Je découvre pour la première fois Olga Tokarczuk, prix Nobel de Littérature, et cela m’a donné envie de poursuivre ma lecture de ses romans, charmée par sa plume à la fois élégante et cruelle. J’avais le sentiment d’être en Tchéquie, dans ce lieu loin de tout, dans la neige, le froid et parfois la crasse. J’ai ressenti l’environnement et les animaux si étouffants. Je me voyais goûter aux bons plats préparés par Janina. Olga Tokarczuk a le talent de nous transporter au cœur même de son roman comme si nous en étions acteur. J’ai aimé l’originalité de cette héroïne d’un certain âge, accablée par ses douleurs, un peu mystique mais en même temps si ancrée dans la réalité, affabulatrice ou peut-être très bonne manipulatrice. Certains personnages comme Dyzio et Bonne Aventure sont très attachants, certains comme Matoga resteront éternellement un mystère, d’autres comme les chasseurs sont détestables.
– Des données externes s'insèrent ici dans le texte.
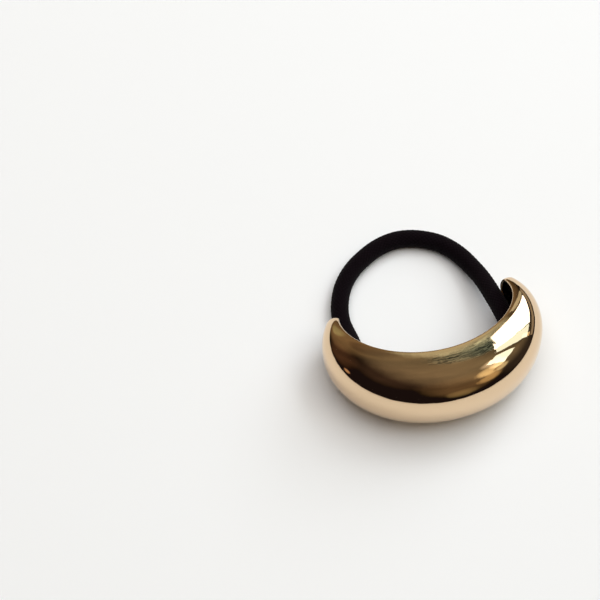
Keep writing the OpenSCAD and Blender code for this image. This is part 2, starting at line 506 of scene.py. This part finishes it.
def metal(name, colour, dark, roughness, marks, waviness, bump, painted_tip_shade=False):
    """Gold plate: a mirror metal whose colour drifts down to a darker share of itself, with
    handling marks and a little waviness. Its tips may get painted shade, darker towards them."""
    material, tree, shader = new_material(name, {"Metallic": 1.0, "Specular IOR Level": 0.5})
    place = tree.add("ShaderNodeTexCoord").outputs["Object"]
    drift = tree.add("ShaderNodeTexNoise", {"Vector": place, "Scale": 90.0, "Detail": 4.0,
                                            "Roughness": 0.6})
    tint = tree.ramp(drift.outputs["Fac"], [(0.3, [c * dark for c in colour]), (0.62, colour)])
    wear_and_shade = tree.add("ShaderNodeGroup", {"Base roughness": roughness, "Mark strength": marks,
                                        "Waviness": waviness}, node_tree=handling_marks())
    raised = tree.add("ShaderNodeBump", {"Height": wear_and_shade.outputs["Height"], "Strength": bump,
                                         "Distance": 0.0001})
    # Painted shade: the colour falls towards the tips, where the hollow lies in shadow behind the
    # cord
    if painted_tip_shade:
        spot = tree.add("ShaderNodeSeparateXYZ", {"Vector": place})
        tip_shade = tree.add("ShaderNodeMapRange", {"Value": spot.outputs["Y"], "From Min": TIP_SHADE_FROM,
                                              "From Max": TIP_SHADE_AT, "To Min": 1.0,
                                              "To Max": TIP_SHADE_SHARE},
                       interpolation_type="SMOOTHSTEP")
        tint = tree.add("ShaderNodeVectorMath", {0: tint, 1: tip_shade.outputs[0]},
                        operation="MULTIPLY").outputs[0]
    link = material.node_tree.links.new
    link(tint, shader.inputs["Base Color"])
    link(wear_and_shade.outputs["Roughness"], shader.inputs["Roughness"])
    link(raised.outputs["Normal"], shader.inputs["Normal"])
    return material


def braid_cloth(colour):
    """Matte black braid: yarns are paler on their crowns and darker in the dips between them,
    painted light and shade on the braid's relief, with fine fibres and dull sheen. It follows the
    cord by its own UV map, U along and V round, both in centimetres."""
    material, tree, shader = new_material("Black braid", {
        "Specular IOR Level": 0.06, "Sheen Weight": 0.03, "Sheen Roughness": 0.5})
    crown = tree.add("ShaderNodeAttribute", attribute_name="braid_crown").outputs["Fac"]
    uv = tree.add("ShaderNodeUVMap", uv_map="Along and round").outputs["UV"]
    fibre_place = tree.add("ShaderNodeMapping", {"Vector": uv, "Rotation": (0, 0, 0.6),
                                                 "Scale": (18, 90, 1)})
    fibre = tree.add("ShaderNodeTexNoise", {"Vector": fibre_place.outputs[0], "Scale": 1.0,
                                            "Detail": 4.0, "Roughness": 0.65})
    lint = tree.add("ShaderNodeTexNoise", {"Vector": uv, "Scale": 7.0, "Detail": 3.0})
    # Painted light and shade: paler on the braid's crowns, darker in the dips between strands,
    # times the fibre tone
    shade = tree.add("ShaderNodeMath", {0: crown, 1: fibre.outputs["Fac"]}, operation="MULTIPLY")
    wear_and_shade = tree.add("ShaderNodeMath", {0: lint.outputs["Fac"], 1: 0.35, 2: shade.outputs[0]},
                    operation="MULTIPLY_ADD")
    tint = tree.ramp(wear_and_shade.outputs[0], [(0.15, [c * 0.45 for c in colour]),
                                       (0.85, [c * 1.5 for c in colour])])
    rough = tree.add("ShaderNodeMapRange", {"Value": fibre.outputs["Fac"], "To Min": 0.82,
                                            "To Max": 0.98})
    raised = tree.add("ShaderNodeBump", {"Height": fibre.outputs["Fac"], "Strength": 0.6,
                                         "Distance": 0.00006})
    link = material.node_tree.links.new
    link(tint, shader.inputs["Base Color"])
    link(rough.outputs[0], shader.inputs["Roughness"])
    link(raised.outputs["Normal"], shader.inputs["Normal"])
    return material


def paper(colour):
    """Plain pale floor with a faint mottle."""
    material, tree, shader = new_material(
        "Pale floor", {"Roughness": 0.9, "Specular IOR Level": 0.2})
    place = tree.add("ShaderNodeTexCoord").outputs["Object"]
    mottle = tree.add("ShaderNodeTexNoise", {"Vector": place, "Scale": 4.0, "Detail": 2.0})
    tint = tree.ramp(mottle.outputs["Fac"], [(0.3, [c * 0.995 for c in colour]), (0.7, colour)])
    material.node_tree.links.new(tint, shader.inputs["Base Color"])
    return material


# ---- Operators


class CUFF_OT_camera(bpy.types.Operator):
    """Place the camera where the photograph was taken"""

    bl_idname = "cuff.camera"
    bl_label = "Camera"

    def execute(self, context):
        level = math.cos(VIEW_ELEVATION)
        back = Vector((math.sin(VIEW_TURN) * level, -math.cos(VIEW_TURN) * level,
                       math.sin(VIEW_ELEVATION)))
        data = bpy.data.cameras.new("View")
        data.lens = VIEW_LENS
        data.sensor_width = VIEW_SENSOR
        data.clip_start = 0.01
        data.clip_end = 50
        camera = bpy.data.objects.new("View", data)
        camera.location = Vector(VIEW_TARGET) + back * VIEW_DISTANCE
        camera.rotation_euler = (-back).to_track_quat("-Z", "Y").to_euler()
        context.scene.collection.objects.link(camera)
        context.scene.camera = camera
        return {"FINISHED"}


# The braid flattens over this length before each end of the cord
FLAT_END = 3 * MM
# Share of the braid's height at which the plain cord's surface lies
MEAN_CROWN = 0.75
# The cord's UV map is in centimetres
CM_PER_M = 100


class CUFF_OT_elastic(bpy.types.Operator):
    """Add the braided elastic cord along its route"""

    bl_idname = "cuff.elastic"
    bl_label = "Elastic cord"

    rings: IntProperty(name="Rings", description="Rings along the cord", default=760)
    sides: IntProperty(name="Sides", description="Points round the cord", default=96)

    def execute(self, context):
        s = context.scene.cuff_sizes
        line, along = smooth_route(ROUTE, self.rings)
        level, up = square_to(unit(np.gradient(line, axis=0)))
        turn = np.linspace(0, 2 * np.pi, self.sides, endpoint=False)
        crown = braid_relief(s, along[:, None], turn[None])
        taper = np.clip(np.minimum(along, along[-1] - along) / FLAT_END, 0, 1)[:, None]
        radius = s.cord_diameter / 2 + s.braid_height * (crown - MEAN_CROWN) * taper
        outwards = (np.cos(turn)[None, :, None] * level[:, None]
                    + np.sin(turn)[None, :, None] * up[:, None])
        points = (line[:, None] + radius[..., None] * outwards).reshape(-1, 3)
        n = self.sides
        triangles = grid_triangles(self.rings, n)
        i, k = np.meshgrid(np.arange(self.rings - 1), np.arange(n), indexing="ij")
        a, b, c, d = (i, k), (i + 1, k), (i + 1, k + 1), (i, k + 1)
        girth = math.pi * s.cord_diameter

        def corner(p):
            return np.stack([along[p[0]] * CM_PER_M, p[1] / n * girth * CM_PER_M], -1)

        uv = np.concatenate([
            np.stack([corner(a), corner(b), corner(c)], -2),
            np.stack([corner(a), corner(c), corner(d)], -2),
        ]).reshape(-1, 3, 2)
        first, last = np.arange(n), (self.rings - 1) * n + np.arange(n)
        triangles = np.concatenate([
            triangles, fan(len(points), first), fan(len(points) + 1, last, flip=True)])
        points = np.concatenate([points, line[[0, -1]]])
        uv = np.concatenate([uv, np.zeros((2 * n, 3, 2))])
        colours = context.scene.cuff_colours
        cord = new_piece("elastic_braid", points, triangles, braid_cloth(list(colours.cord)), uv)
        layer = cord.data.attributes.new("braid_crown", "FLOAT", "POINT")
        layer.data.foreach_set("value", np.append(crown.ravel(), [0, 0]).astype(np.float32))
        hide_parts("elastic_cord")
        return {"FINISHED"}


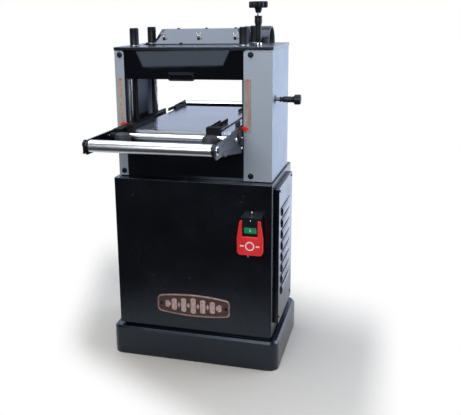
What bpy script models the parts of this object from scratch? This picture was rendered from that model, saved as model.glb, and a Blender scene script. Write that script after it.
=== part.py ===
"""Thickness planer on a closed stand, built piece by piece.

Axes: +Z up, the infeed side faces -Y, the drive side is +X.
The origin is the centre of the underside of the plinth.
All sizes below are in millimetres; meshes are made in metres.
"""
import math

import bmesh
import bpy
from mathutils import Vector

MM = 0.001
GAP = 0.3                                     # clearance between touching pieces

# ---------------------------------------------------------------- driving sizes
PLINTH_X, PLINTH_Y, PLINTH_TOP = 252, 172, 88
CABINET_X, CABINET_Y = 232, 158
CABINET_BOTTOM, CABINET_TOP = 96, 546
WALL = 4                                      # cabinet sheet and frame
BODY_X, BODY_Y = 225, 128                     # planing head above the stand
PLATE_BOTTOM, PLATE_TOP = 905, 914            # top plate
THROAT_LEFT, THROAT_RIGHT = -197, 146         # inner edges of the side covers
COVER_BOTTOM = 826                            # lower edge of the front cover
BASE_TOP = 655
SHEET = 2.5                                   # folded side covers

TABLE_TOP = 703                               # table at the bottom of its travel
TABLE_LEFT, TABLE_RIGHT, TABLE_Y = -141, 107, 239
TABLE_THICK = 14
RAIL_FRONT, RAIL_REAR = -240, 184             # ends of the side rails
RAIL_LEFT = (-190, -166)
RAIL_RIGHT = (112, 139)
ARM_THICK = 4
ROLLER_Y, ROLLER_R = 398, 15.3                # outer support rollers
ROLLER_Z = TABLE_TOP - ROLLER_R - 1.5
ROLLER_PIN = 4
NEAR_Y, NEAR_R, NEAR_Z = -262, 8, 689         # slim roller at the table lip
NEAR_PIN = 3
STRAP_TOP, STRAP_Y = 664, -295                # straps that carry the work guides

COLUMN_LEFT, COLUMN_RIGHT, COLUMN_Y, COLUMN_R = -192, 155, 106, 8
SCREW_LEFT, SCREW_RIGHT, SCREW_Y, SCREW_R = -185, 134.5, 72, 6
CAP_R, CAP_TOP = 12.8, 964.5
CRANK_X, CRANK_Y = 170, -50
SPROCKET_R, SPROCKET_Z, SPROCKET_H = 14, 566, 5
CHAIN_THICK = 3
PAN_TOP = 556                                 # floor inside the base, under the screws

CUTTER_Z, CUTTER_R, CUTTER_SHAFT_R = 858, 27, 12
FEED_Y, FEED_Z, FEED_R, FEED_SHAFT_R = 45, 845, 15, 8
HEAD_LEFT, HEAD_RIGHT, HEAD_FRONT, HEAD_REAR = -198.5, 147, -94, 60
FINGER_Y, FINGER_Z = -88, 850                # pivot of the anti-kickback fingers
LINER_LEFT, LINER_RIGHT = -203, 148
MOTOR_Z, MOTOR_R = 230, 65
MOTOR_PULLEY_R, CUTTER_PULLEY_R = 45, 32
BELT_X0, BELT_X1, BELT_THICK = 192, 212, 8

KNOB_Y, KNOB_Z = -90, 772                     # feed speed knob on the drive side
SWITCH_X, BUTTON_Z, SWITCH_TOP = 177.5, 424.5, 461.5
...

Je me suis prise au jeu de cette enquête dont l’on ne sait plus qui tire les ficelles. L’ambiance est pesante, le drame plane en permanence. Et comme pour adoucir ce roman bien sombre, la poésie de William Blake vient s’intercaler entre les lignes, comme pour nous rappeler que tout ça n’est que de la fiction, comme pour nous donner des pistes et orienter notre enquête, ou peut-être simplement pour le plaisir de jouer avec les mots. Nous voilà donc avec un récit mêlant finement polar, écologie et développement personnel, pour dérouter le lecteur, l’envoûter et le questionner. N’hésitez pas à découvrir cette grande autrice. Si vous aimez les contes un peu cruels et réalistes vous ne serez pas déçus de passer quelques jours aux cotés « des gens du puits ; (ils étaient) tombés dedans, il y a bien longtemps, vivant à présent leur vie dans le fond souterrain, persuadés que ce puits représente le monde entier ».
Olga Tokarczuk est une femme de lettres polonaise, elle a reçu le pris Nobel de littérature en 2018. Ses romans, notamment Les livres de Jakob paru en 2018 en France, ont reçu de très nombreux prix.
Sur les ossements des morts a été adapté au cinéma en 2017 par la réalisatrice Agniezska Holland sous le titre Spoor.
282 p., Aux éditions Noir sur Blanc (2014), Libretto (2020), Traduit du polonais par Margot Carlier.